It is hard to understand how the Bangor Daily News came to the conclusions reached in your Aug. 28 editorial, “Compromised Compromise,” on the issue of appropriate staffing levels for nurses at Maine hospitals.
Maine’s nonprofit, community-governed hospitals are committed to ensuring quality patient care 24 hours a day, seven days a week. Our nurses and other caregivers are the heart and soul of our hospitals. The debate has unfairly pitted hospitals against our most valuable resource and centers around a legislative initiative that failed to address the true challenges confronting the healthcare work force. Even worse, mandating inflexible staffing ratios may have severe negative consequences for both our caregivers and patients.
The compromise reached between hospitals, the Maine State Nurses Association, Maine Department of Human Services and others, was, in most parties’ view, completed. DHS has just finalized rules by which this compromise will be implemented. However, even before the rules go into effect and experience gained under this compromise, MSNA charges that the Maine Hospital Association preemptively ended negotiations months ago. This is news to us, and I think, to the Department of Human Services (or else why would DHS have begun rule-making?).

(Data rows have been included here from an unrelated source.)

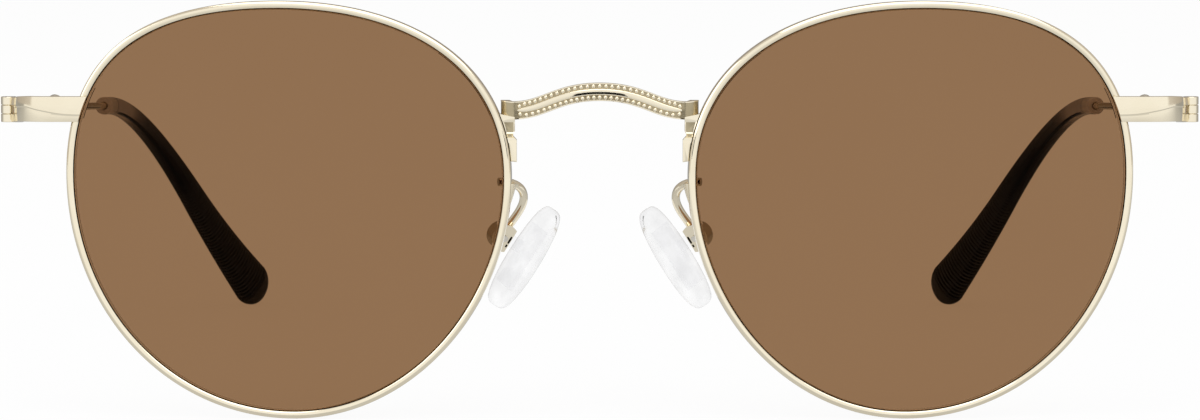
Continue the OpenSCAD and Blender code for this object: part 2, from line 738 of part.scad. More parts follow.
module pad_screw() {
    head_at = -ear_out - solder_gap;
    color(steel) in_pad_frame() translate([pad_stem, 0, stem_up]) rotate([90, 0, 0]) difference() {
        union() {
            translate([0, 0, head_at]) cylinder(d = pad_screw_d, h = 2 * ear_out + slot_w, $fn = fine);
            translate([0, 0, head_at - pad_head_h]) cylinder(d = pad_head_d, h = pad_head_h, $fn = fine);
        }
        translate([-1, -slot_w / 2, head_at - pad_head_h - 1 + slot_w]) cube([2, slot_w, 1]);
    }
}

// Pad arm: a wire from the rim's back, over towards the nose and down to the pad box
arm_r = arm_d / 2;
function rim_back(up) = let (at = edge_at(nose_way(up))) in_space(at, depth_at(at) + rim_half);
arm_inside = 0.65;
arm_sunk = 0.2;
arm_depth_share = 0.58;
root_pull = [-1.6, 0.5, 0.05];
bend_pull = [0.05, -1, 1.3];
end_pull = [-0.6, -0.4, 1];
arm_root = rim_back(arm_up) + [arm_inside, arm_r + solder_gap, 0];
arm_end = pad_point([pad_stem, 0, stem_up + ear_d / 2 - arm_sunk]);
arm_bend = arm_root + [-arm_reach, (arm_end.y - arm_root.y) * arm_depth_share, -arm_fall];
arm_over = [arm_root, arm_root + root_pull, arm_bend + bend_pull, arm_bend];
arm_down = [arm_bend, arm_bend - bend_pull, arm_end + end_pull, arm_end];
module pad_arm() {
    steps = 10;
    stations = concat([for (k = [0 : steps]) [arm_over, k / steps]], [for (k = [1 : steps]) [arm_down, k / steps]]);
    section = soft_section(arm_d, arm_d, 1, 10);
    color(gold) difference() {
        skin([
            for (q = stations)
                let (
                    way = unit(bezier_way(q[0], q[1])),
                    across = unit([0, 1, 0] - way.y * way)
                )
                ring(bezier(q[0], q[1]), across, cross(way, across), section)
        ]);
        in_pad_frame() translate([pad_stem, 3, stem_up]) rotate([90, 0, 0])
            cylinder(d = ear_d + 2 * solder_gap, h = 6, $fn = fine);
    }
}

// The model is shifted so that the origin lies under the middle of its box
front_y = sphere_back * cos(face_form) - lens_curve;
back_y = max([for (r = tip_rings, p = r) p.y]);
module placed() {
    translate([0, -(front_y + back_y) / 2, 0]) children();
}

placed() bridge();
placed() rim();  // left_rim
placed() mirror([1, 0, 0]) rim();  // right_rim
placed() lens();  // left_lens
placed() mirror([1, 0, 0]) lens();  // right_lens
placed() endpiece();  // left_endpiece
placed() mirror([1, 0, 0]) endpiece();  // right_endpiece
placed() lock_upper();  // left_lock_upper
placed() mirror([1, 0, 0]) lock_upper();  // right_lock_upper
placed() lock_lower();  // left_lock_lower
placed() mirror([1, 0, 0]) lock_lower();  // right_lock_lower
placed() lock_screw();  // left_lock_screw
placed() mirror([1, 0, 0]) lock_screw();  // right_lock_screw
placed() hinge_screw();  // left_hinge_screw
placed() mirror([1, 0, 0]) hinge_screw();  // right_hinge_screw
placed() pad_arm();  // left_pad_arm
placed() mirror([1, 0, 0]) pad_arm();  // right_pad_arm
placed() pad_box();  // left_pad_box
placed() mirror([1, 0, 0]) pad_box();  // right_pad_box
placed() pad_screw();  // left_pad_screw
placed() mirror([1, 0, 0]) pad_screw();  // right_pad_screw
placed() pad_core();  // left_pad_core
placed() mirror([1, 0, 0]) pad_core();  // right_pad_core
placed() nose_pad();  // left_nose_pad
placed() mirror([1, 0, 0]) nose_pad();  // right_nose_pad
placed() temple();  // left_temple
placed() mirror([1, 0, 0]) temple();  // right_temple
placed() temple_tip();  // left_temple_tip
placed() mirror([1, 0, 0]) temple_tip();  // right_temple_tip
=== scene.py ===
# %% [markdown]
# # Round metal eyeglasses
# The measured frame is loaded first and stays as it is. The steps below dress its pieces
# one kind after the other, then give them their finishes. Sizes are in millimetres, because
# that is how an optician measures a frame, and become metres in the scene.

# %% Load the measured frame
import math
import bmesh
import bpy
from mathutils import Matrix, Vector
from mathutils.bvhtree import BVHTree


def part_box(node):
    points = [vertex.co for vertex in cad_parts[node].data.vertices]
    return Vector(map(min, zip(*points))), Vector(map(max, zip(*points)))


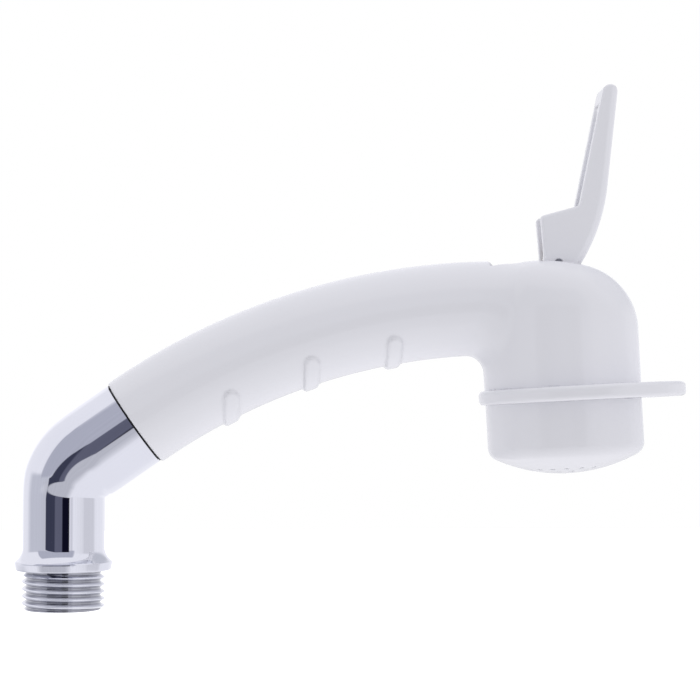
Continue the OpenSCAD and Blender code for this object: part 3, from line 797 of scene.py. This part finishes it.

The Maine State Nursing Association, representing mostly unionized nurses, is seeking to re-write history from last spring’s negotiations. They had, at various times, three different representatives take part in these negotiations to craft a compromise. Not one of their representatives stated the view that the negotiations were ending prematurely. While they may have been skeptical about the results once this compromise was reached, they did agree to the compromise. The compromise produced recommended changes to Maine’s hospital staffing regulations that we believe are substantively focused on ensuring that patient needs are met and quality care is provided.
Your editorial claims hospitals aren’t taking a constructive approach to this issue yet hospitals aren’t the ones backing out of this compromise before it has even been implemented. Webster’s defines compromise as “a settlement of differences in which each side makes concessions.” What MSNA is saying by its actions is they don’t want to make concessions and have returned to their original position of mandated nursing ratios.
The Maine Hospital Association is opposed to mandated nursing ratios because they are a simplistic, cookie-cutter approach to a highly dynamic environment that at its core is about individuals and their needs. Hospitals must have maximum flexibility to plan staffing to meet the complex and changing needs of patients with the most appropriate staff. Patient need drives staffing patterns now and must continue to do so. The new regulations create a specific framework around how that is accomplished and sets criteria for measuring its effectiveness. This is not a one-size-fits-all problem that can be addressed with an inflexible formula.
In an earlier BDN news article on this issue (Aug. 27), a Maine legislator who is also a nurse and a proponent of fixed ratios says she heard from a nursing friend in California that their state’s law mandating fixed ratios “seems to be working well.” This is real news since California has been at an impasse over the law for two years now and the law won’t even be implemented for at least another year. Your reporter should have done his own research on the California law rather than take a proponent’s word for fact.
In Maine, DHS’ Division of Licensing and Certification takes very seriously their role in protecting public health and safety through their hospital licensing process. In crafting new rules to implement this compromise, the division has acted responsibly and in the best interests of patient care. The Joint Commission on Accreditation of Healthcare Organizations takes a similar approach to that taken in Maine. This national accrediting organization has rejected nurse-staffing ratios and has also endorsed principles embodied in Maine’s approach.
The BDN editorial, by taking one side’s arguments as fact and never even bothering to discuss this issue with hospitals, has done a disservice to its readers. Moreover, your coverage of this issue and the nurses’ union’s blind devotion to fixed ratios continues to detract from the more constructive efforts undertaken by the healthcare community to address Maine’s healthcare work force challenges. Those efforts include: creating career development programs including financial support for continuing education, improving communications, providing leadership training focused on employee retention, assessing the work environment to identify and implement important changes to improve job satisfaction, investing in technology to ease regulatory burdens and promote worker safety and identifying other objectives that contribute to loyalty, commitment and respect within organizations. The Maine Hospital Association and its member hospitals are committed to advancing these initiatives. We recognize that more work needs to be done.
The nursing shortage is real and concern about improving the environment in which nurses provide essential, hands-on care to patients is legitimate. However, the issues are far more complex than your one-sided editorial portrays them.
Maine’s Legislature took an important step forward earlier this year by rejecting simplistic fixed nursing ratios that would have caused as many problems as it would have solved. The compromise agreed to and negotiated in good faith should be given an opportunity to work. We urge the Maine State Nurses Association to follow-through on their earlier commitment to give this compromise a chance to work. We ask the Bangor Daily News editorial staff to do the same.
Steven R. Michaud of Topsham is president of the Maine Hospital Association.